WHAT THIS TASK INVOLVES – Reproduce each record exactly.

(Entries with model source code)
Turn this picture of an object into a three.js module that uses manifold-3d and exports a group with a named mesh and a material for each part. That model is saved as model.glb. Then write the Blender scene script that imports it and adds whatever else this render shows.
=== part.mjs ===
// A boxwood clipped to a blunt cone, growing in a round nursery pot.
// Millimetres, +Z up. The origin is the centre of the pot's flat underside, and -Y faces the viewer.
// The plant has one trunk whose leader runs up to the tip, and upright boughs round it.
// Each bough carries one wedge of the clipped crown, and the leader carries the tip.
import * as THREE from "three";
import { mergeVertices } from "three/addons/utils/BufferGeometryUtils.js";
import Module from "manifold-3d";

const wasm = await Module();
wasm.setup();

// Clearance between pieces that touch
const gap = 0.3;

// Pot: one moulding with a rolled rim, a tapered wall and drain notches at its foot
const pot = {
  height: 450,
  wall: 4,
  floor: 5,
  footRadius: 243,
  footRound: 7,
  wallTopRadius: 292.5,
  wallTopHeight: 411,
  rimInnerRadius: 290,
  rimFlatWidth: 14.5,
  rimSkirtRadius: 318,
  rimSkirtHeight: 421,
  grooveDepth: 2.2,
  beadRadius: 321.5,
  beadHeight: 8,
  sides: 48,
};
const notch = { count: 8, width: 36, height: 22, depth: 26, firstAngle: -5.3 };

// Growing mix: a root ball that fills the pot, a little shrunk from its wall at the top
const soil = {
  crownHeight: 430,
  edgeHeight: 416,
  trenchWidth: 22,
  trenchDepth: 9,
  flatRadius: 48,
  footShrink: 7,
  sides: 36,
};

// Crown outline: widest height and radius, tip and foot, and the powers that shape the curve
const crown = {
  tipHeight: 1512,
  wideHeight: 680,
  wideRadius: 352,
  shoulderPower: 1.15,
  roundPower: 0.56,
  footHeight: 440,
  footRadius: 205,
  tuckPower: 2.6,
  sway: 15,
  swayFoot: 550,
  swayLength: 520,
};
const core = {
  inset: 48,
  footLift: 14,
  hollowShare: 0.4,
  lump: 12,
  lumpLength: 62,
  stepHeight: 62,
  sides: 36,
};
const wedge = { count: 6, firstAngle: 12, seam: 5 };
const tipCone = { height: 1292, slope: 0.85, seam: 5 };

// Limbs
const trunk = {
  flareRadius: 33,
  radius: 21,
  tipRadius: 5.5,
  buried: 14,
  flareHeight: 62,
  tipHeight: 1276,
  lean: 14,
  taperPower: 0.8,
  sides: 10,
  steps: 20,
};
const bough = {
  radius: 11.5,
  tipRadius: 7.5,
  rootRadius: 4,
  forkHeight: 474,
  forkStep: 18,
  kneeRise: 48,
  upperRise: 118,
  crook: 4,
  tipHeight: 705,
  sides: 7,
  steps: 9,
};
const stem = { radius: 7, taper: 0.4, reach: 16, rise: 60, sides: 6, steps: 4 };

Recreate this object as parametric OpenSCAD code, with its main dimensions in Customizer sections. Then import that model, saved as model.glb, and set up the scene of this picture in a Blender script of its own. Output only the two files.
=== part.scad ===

SOLUTION FOR THIS TASK –
Turn this picture of an object into a three.js module that uses manifold-3d and exports a group with a named mesh and a material for each part. That model is saved as model.glb. Then write the Blender scene script that imports it and adds whatever else this render shows.
=== part.mjs ===
// A boxwood clipped to a blunt cone, growing in a round nursery pot.
// Millimetres, +Z up. The origin is the centre of the pot's flat underside, and -Y faces the viewer.
// The plant has one trunk whose leader runs up to the tip, and upright boughs round it.
// Each bough carries one wedge of the clipped crown, and the leader carries the tip.
import * as THREE from "three";
import { mergeVertices } from "three/addons/utils/BufferGeometryUtils.js";
import Module from "manifold-3d";

const wasm = await Module();
wasm.setup();

// Clearance between pieces that touch
const gap = 0.3;

// Pot: one moulding with a rolled rim, a tapered wall and drain notches at its foot
const pot = {
  height: 450,
  wall: 4,
  floor: 5,
  footRadius: 243,
  footRound: 7,
  wallTopRadius: 292.5,
  wallTopHeight: 411,
  rimInnerRadius: 290,
  rimFlatWidth: 14.5,
  rimSkirtRadius: 318,
  rimSkirtHeight: 421,
  grooveDepth: 2.2,
  beadRadius: 321.5,
  beadHeight: 8,
  sides: 48,
};
const notch = { count: 8, width: 36, height: 22, depth: 26, firstAngle: -5.3 };

// Growing mix: a root ball that fills the pot, a little shrunk from its wall at the top
const soil = {
  crownHeight: 430,
  edgeHeight: 416,
  trenchWidth: 22,
  trenchDepth: 9,
  flatRadius: 48,
  footShrink: 7,
  sides: 36,
};

// Crown outline: widest height and radius, tip and foot, and the powers that shape the curve
const crown = {
  tipHeight: 1512,
  wideHeight: 680,
  wideRadius: 352,
  shoulderPower: 1.15,
  roundPower: 0.56,
  footHeight: 440,
  footRadius: 205,
  tuckPower: 2.6,
  sway: 15,
  swayFoot: 550,
  swayLength: 520,
};
const core = {
  inset: 48,
  footLift: 14,
  hollowShare: 0.4,
  lump: 12,
  lumpLength: 62,
  stepHeight: 62,
  sides: 36,
};
const wedge = { count: 6, firstAngle: 12, seam: 5 };
const tipCone = { height: 1292, slope: 0.85, seam: 5 };

// Limbs
const trunk = {
  flareRadius: 33,
  radius: 21,
  tipRadius: 5.5,
  buried: 14,
  flareHeight: 62,
  tipHeight: 1276,
  lean: 14,
  taperPower: 0.8,
  sides: 10,
  steps: 20,
};
const bough = {
  radius: 11.5,
  tipRadius: 7.5,
  rootRadius: 4,
  forkHeight: 474,
  forkStep: 18,
  kneeRise: 48,
  upperRise: 118,
  crook: 4,
  tipHeight: 705,
  sides: 7,
  steps: 9,
};
const stem = { radius: 7, taper: 0.4, reach: 16, rise: 60, sides: 6, steps: 4 };

Recreate this object as parametric OpenSCAD code, with its main dimensions in Customizer sections. Then import that model, saved as model.glb, and set up the scene of this picture in a Blender script of its own. Output only the two files.
=== part.scad ===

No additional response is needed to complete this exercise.